With the arrival of fall, many people are getting ready for cooler temperatures and the arrival of the holidays. The thoughts of Halloween decorations fill the air but don’t put your hurricane prep kits away just yet. We are far from the end of hurricane season, and if previous years are any indication, we could still see another storm.

Sept. 10 is widely considered the peak of hurricane season, which, when you put it in perspective, wasn’t that long ago.

Sept. 10th is the peak of hurricane season.

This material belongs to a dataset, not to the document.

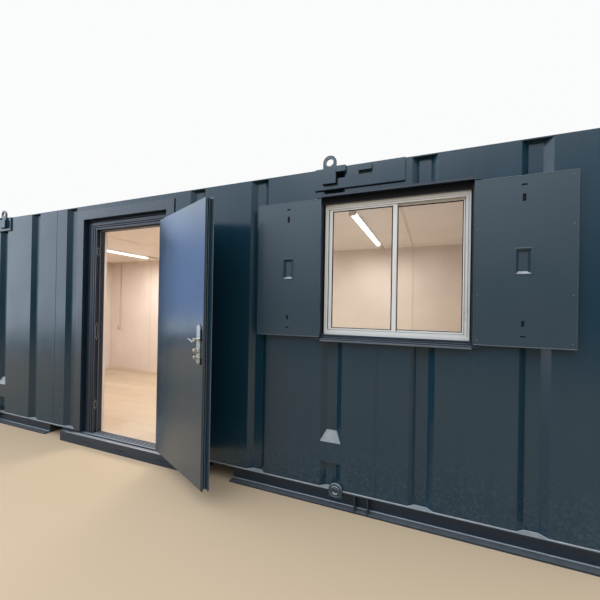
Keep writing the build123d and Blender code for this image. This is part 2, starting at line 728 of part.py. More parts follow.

In fact, based on just last year alone, there were a total of seven more named tropical storms and hurricanes in the Atlantic including Hurricane Delta which became a Category 3 hurricane before making landfall in Louisiana as a Category 2.

Hurricane Delta’s Path

As of this writing, there isn’t a crystal ball to say we are for sure going to see a storm hit the RGV from now until the end of hurricane season (which is Nov. 30) but it’s best to continue to talk about evacuation routes, what to do if a storm were to hit, and how to be prepared.

In order for any type of tropical development a few pieces for the recipe are needed: a preexisting weather disturbance, low wind shear, thunderstorm activity, and a sea surface temperature above 80 degrees Fahrenheit.

Sea surface temperatures as of Sept. 23rd, 2021

Our focus turns to the western Caribbean as Oct. marks a shift as to where we see tropical development. It’s in this area where storms can form and strengthen quickly as the water remains very warm, compared to the now cooling waters of the northern Atlantic Ocean.

While development may start to slow down across the board, remember, the storm doesn’t have to be strong to affect where you live so it’s best to put down the Halloween costume and review your hurricane preparedness plans.